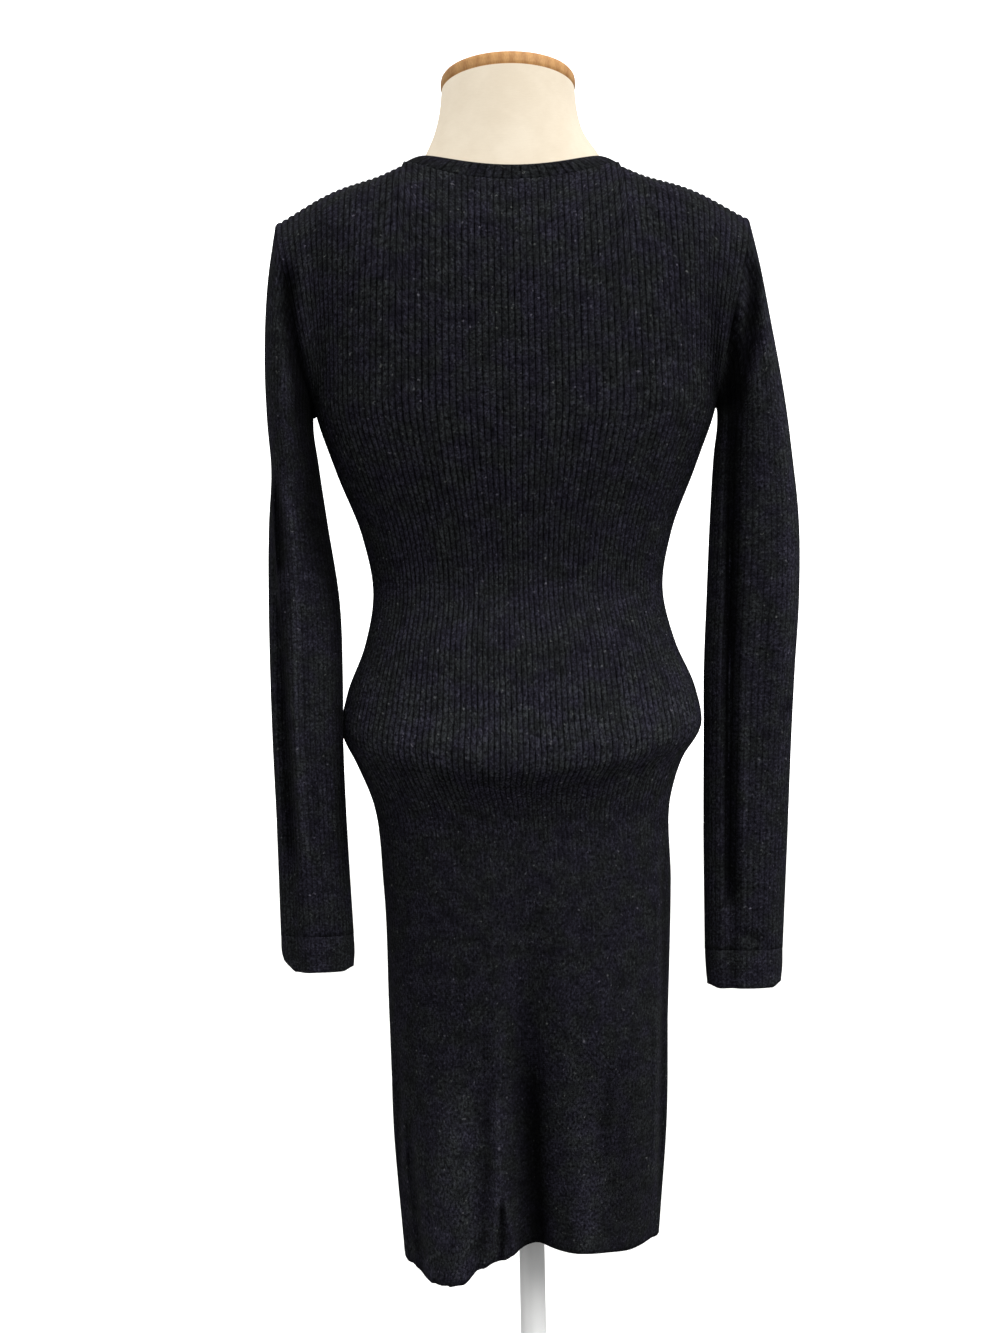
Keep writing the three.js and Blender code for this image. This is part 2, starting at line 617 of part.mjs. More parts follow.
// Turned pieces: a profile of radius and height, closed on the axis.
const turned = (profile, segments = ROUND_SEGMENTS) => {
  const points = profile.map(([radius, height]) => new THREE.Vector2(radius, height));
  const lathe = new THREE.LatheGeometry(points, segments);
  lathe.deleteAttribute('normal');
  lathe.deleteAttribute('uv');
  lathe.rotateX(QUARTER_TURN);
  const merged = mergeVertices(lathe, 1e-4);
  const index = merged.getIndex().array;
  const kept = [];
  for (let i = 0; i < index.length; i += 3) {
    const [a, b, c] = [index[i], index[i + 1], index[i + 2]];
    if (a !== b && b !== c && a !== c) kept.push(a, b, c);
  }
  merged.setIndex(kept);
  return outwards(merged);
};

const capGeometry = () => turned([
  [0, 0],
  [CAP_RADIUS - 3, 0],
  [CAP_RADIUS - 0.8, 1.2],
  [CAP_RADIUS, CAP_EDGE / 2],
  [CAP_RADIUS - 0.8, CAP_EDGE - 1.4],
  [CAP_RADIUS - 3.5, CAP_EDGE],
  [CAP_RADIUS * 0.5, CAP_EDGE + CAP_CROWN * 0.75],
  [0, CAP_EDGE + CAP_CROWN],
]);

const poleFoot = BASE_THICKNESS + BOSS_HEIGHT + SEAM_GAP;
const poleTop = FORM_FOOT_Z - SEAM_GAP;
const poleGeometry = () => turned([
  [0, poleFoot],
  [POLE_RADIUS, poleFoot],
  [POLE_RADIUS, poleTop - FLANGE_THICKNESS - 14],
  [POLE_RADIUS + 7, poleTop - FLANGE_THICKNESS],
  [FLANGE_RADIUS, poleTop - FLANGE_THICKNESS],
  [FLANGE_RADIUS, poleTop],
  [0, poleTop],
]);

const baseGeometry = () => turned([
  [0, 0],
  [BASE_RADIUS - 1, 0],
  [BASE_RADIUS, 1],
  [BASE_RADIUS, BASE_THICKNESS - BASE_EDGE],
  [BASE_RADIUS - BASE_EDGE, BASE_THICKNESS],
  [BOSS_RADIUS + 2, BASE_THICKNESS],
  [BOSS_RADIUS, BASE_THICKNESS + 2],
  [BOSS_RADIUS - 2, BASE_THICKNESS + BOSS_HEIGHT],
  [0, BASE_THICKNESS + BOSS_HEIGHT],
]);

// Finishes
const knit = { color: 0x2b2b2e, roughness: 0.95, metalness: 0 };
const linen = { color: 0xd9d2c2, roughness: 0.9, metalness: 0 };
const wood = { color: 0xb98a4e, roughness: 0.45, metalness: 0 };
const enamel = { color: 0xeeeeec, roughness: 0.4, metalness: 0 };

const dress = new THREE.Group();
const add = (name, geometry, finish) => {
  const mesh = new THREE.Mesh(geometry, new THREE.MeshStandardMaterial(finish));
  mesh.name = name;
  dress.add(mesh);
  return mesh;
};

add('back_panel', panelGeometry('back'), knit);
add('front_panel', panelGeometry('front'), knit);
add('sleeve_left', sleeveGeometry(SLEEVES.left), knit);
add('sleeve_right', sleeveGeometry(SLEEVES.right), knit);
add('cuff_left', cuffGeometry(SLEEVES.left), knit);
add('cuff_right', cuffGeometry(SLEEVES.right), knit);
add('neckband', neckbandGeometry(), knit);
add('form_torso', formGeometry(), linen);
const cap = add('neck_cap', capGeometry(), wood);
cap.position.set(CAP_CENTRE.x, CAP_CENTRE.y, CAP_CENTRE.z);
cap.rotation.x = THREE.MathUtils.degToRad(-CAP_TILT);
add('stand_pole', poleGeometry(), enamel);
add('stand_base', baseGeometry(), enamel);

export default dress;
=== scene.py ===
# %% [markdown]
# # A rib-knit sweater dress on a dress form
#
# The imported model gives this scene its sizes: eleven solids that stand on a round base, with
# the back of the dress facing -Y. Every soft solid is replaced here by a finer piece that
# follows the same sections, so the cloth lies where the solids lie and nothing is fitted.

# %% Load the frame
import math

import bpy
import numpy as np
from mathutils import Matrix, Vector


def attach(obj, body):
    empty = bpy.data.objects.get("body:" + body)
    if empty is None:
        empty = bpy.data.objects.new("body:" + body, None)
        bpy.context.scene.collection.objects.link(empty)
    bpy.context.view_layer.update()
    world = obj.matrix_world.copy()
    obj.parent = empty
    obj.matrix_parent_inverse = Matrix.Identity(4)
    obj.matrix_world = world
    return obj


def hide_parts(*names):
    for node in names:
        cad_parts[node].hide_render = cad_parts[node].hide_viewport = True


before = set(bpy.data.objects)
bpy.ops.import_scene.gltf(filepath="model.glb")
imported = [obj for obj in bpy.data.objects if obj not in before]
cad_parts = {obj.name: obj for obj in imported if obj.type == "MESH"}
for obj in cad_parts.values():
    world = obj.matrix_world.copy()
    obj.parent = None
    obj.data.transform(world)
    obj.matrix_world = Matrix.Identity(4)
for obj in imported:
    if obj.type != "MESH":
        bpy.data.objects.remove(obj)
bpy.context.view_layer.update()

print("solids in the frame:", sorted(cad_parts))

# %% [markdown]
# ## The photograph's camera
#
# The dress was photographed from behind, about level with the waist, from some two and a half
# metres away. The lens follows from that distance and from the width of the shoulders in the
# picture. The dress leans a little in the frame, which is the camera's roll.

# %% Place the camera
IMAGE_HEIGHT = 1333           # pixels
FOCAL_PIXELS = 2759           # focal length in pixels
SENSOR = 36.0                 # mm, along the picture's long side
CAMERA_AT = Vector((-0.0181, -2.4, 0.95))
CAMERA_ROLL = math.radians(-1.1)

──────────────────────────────

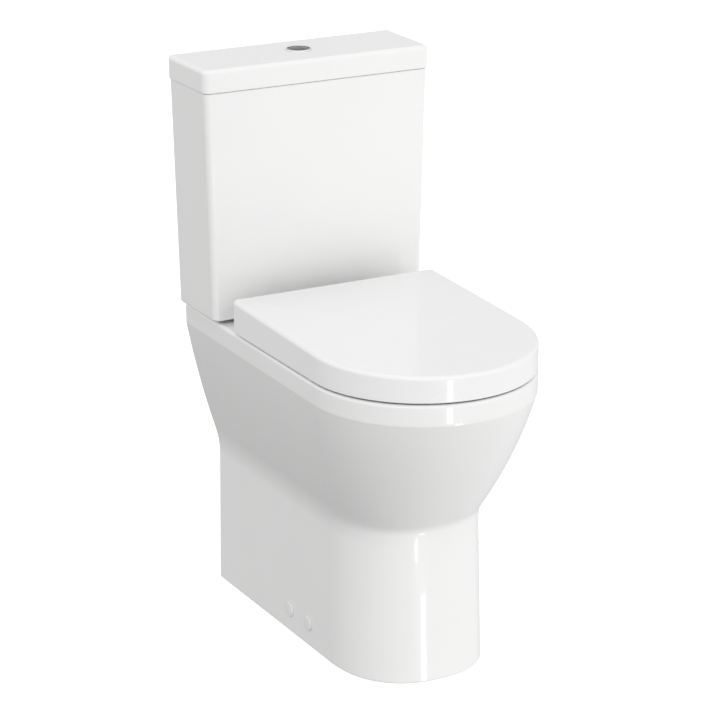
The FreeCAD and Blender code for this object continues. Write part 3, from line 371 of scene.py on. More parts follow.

──────────────────────────────

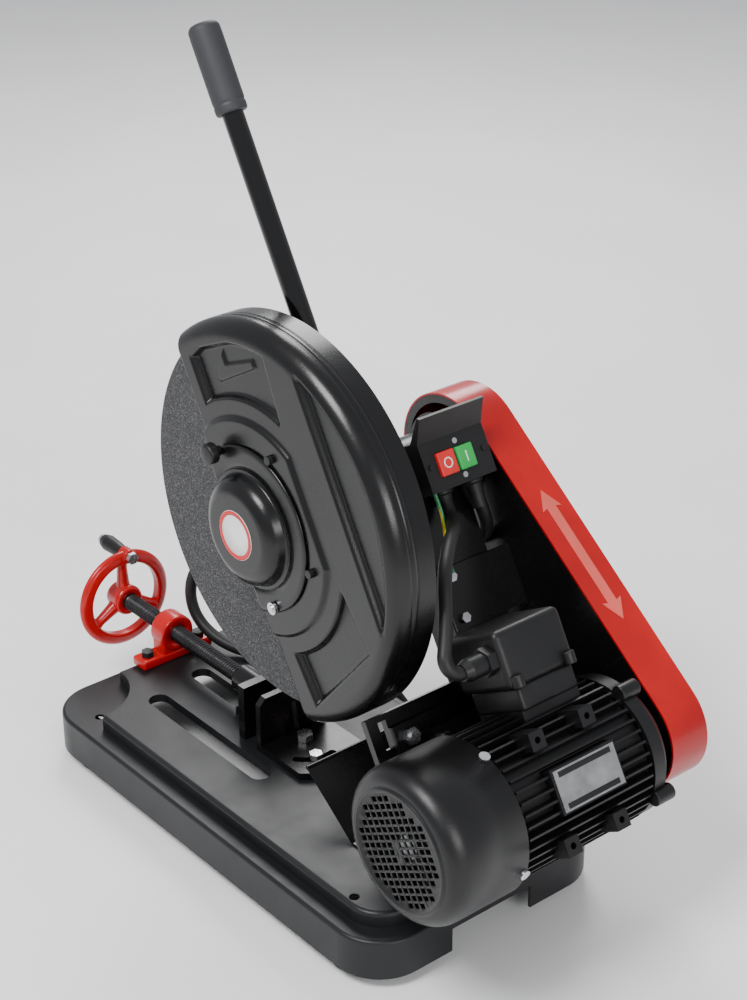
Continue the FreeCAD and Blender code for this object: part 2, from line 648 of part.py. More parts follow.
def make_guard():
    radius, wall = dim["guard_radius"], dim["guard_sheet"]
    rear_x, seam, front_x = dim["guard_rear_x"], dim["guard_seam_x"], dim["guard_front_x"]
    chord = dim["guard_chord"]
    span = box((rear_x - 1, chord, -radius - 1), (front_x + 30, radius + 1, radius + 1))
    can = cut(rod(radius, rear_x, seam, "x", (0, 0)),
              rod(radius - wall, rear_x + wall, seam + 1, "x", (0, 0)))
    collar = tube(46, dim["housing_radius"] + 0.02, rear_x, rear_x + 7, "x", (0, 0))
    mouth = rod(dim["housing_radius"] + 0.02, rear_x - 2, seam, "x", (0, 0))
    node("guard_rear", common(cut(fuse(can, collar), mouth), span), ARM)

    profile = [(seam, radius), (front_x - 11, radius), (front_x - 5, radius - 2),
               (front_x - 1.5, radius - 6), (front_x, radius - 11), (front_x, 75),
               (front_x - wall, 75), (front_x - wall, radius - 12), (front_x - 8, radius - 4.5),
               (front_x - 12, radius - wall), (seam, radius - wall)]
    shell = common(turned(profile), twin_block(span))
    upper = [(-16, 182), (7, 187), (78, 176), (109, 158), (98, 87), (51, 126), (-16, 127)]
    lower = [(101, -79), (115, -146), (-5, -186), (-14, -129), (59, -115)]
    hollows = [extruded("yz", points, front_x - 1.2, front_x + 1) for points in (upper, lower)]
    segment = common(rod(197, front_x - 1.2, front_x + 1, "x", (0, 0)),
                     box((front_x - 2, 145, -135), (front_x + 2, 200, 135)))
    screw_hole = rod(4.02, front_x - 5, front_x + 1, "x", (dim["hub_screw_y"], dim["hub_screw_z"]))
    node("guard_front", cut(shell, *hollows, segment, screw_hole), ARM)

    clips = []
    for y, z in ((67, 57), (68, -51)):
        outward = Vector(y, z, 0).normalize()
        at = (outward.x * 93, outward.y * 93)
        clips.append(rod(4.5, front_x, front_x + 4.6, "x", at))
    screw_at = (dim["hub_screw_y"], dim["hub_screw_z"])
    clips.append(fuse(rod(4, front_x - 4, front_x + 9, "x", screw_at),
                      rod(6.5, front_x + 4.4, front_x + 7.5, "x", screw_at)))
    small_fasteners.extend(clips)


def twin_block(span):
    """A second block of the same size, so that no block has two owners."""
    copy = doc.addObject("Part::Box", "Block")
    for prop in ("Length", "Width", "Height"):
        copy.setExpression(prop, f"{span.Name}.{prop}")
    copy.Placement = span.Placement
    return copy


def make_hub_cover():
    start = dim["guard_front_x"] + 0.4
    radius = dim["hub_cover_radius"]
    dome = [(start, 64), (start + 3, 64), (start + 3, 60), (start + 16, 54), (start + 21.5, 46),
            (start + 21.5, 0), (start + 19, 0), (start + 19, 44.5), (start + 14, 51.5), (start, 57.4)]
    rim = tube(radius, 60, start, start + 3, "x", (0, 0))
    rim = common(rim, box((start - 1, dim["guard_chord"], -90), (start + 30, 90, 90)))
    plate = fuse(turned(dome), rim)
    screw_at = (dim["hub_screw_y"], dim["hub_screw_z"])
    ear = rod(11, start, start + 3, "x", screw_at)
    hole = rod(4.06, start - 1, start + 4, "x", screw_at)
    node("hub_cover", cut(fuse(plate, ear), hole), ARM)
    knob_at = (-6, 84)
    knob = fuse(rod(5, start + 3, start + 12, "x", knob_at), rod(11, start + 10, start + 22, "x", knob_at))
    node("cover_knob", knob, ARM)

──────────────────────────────

TASK DIRECTIONS:
Retype, word for word, every line from the line with "add('back_panel', panelGeometry('back'), knit);" to the line with "before = set(bpy.data.objects)", inclusive. Add nothing.

TASK RESPONSE:
add('back_panel', panelGeometry('back'), knit);
add('front_panel', panelGeometry('front'), knit);
add('sleeve_left', sleeveGeometry(SLEEVES.left), knit);
add('sleeve_right', sleeveGeometry(SLEEVES.right), knit);
add('cuff_left', cuffGeometry(SLEEVES.left), knit);
add('cuff_right', cuffGeometry(SLEEVES.right), knit);
add('neckband', neckbandGeometry(), knit);
add('form_torso', formGeometry(), linen);
const cap = add('neck_cap', capGeometry(), wood);
cap.position.set(CAP_CENTRE.x, CAP_CENTRE.y, CAP_CENTRE.z);
cap.rotation.x = THREE.MathUtils.degToRad(-CAP_TILT);
add('stand_pole', poleGeometry(), enamel);
add('stand_base', baseGeometry(), enamel);

export default dress;
=== scene.py ===
# %% [markdown]
# # A rib-knit sweater dress on a dress form
#
# The imported model gives this scene its sizes: eleven solids that stand on a round base, with
# the back of the dress facing -Y. Every soft solid is replaced here by a finer piece that
# follows the same sections, so the cloth lies where the solids lie and nothing is fitted.

# %% Load the frame
import math

import bpy
import numpy as np
from mathutils import Matrix, Vector


def attach(obj, body):
    empty = bpy.data.objects.get("body:" + body)
    if empty is None:
        empty = bpy.data.objects.new("body:" + body, None)
        bpy.context.scene.collection.objects.link(empty)
    bpy.context.view_layer.update()
    world = obj.matrix_world.copy()
    obj.parent = empty
    obj.matrix_parent_inverse = Matrix.Identity(4)
    obj.matrix_world = world
    return obj


def hide_parts(*names):
    for node in names:
        cad_parts[node].hide_render = cad_parts[node].hide_viewport = True


before = set(bpy.data.objects)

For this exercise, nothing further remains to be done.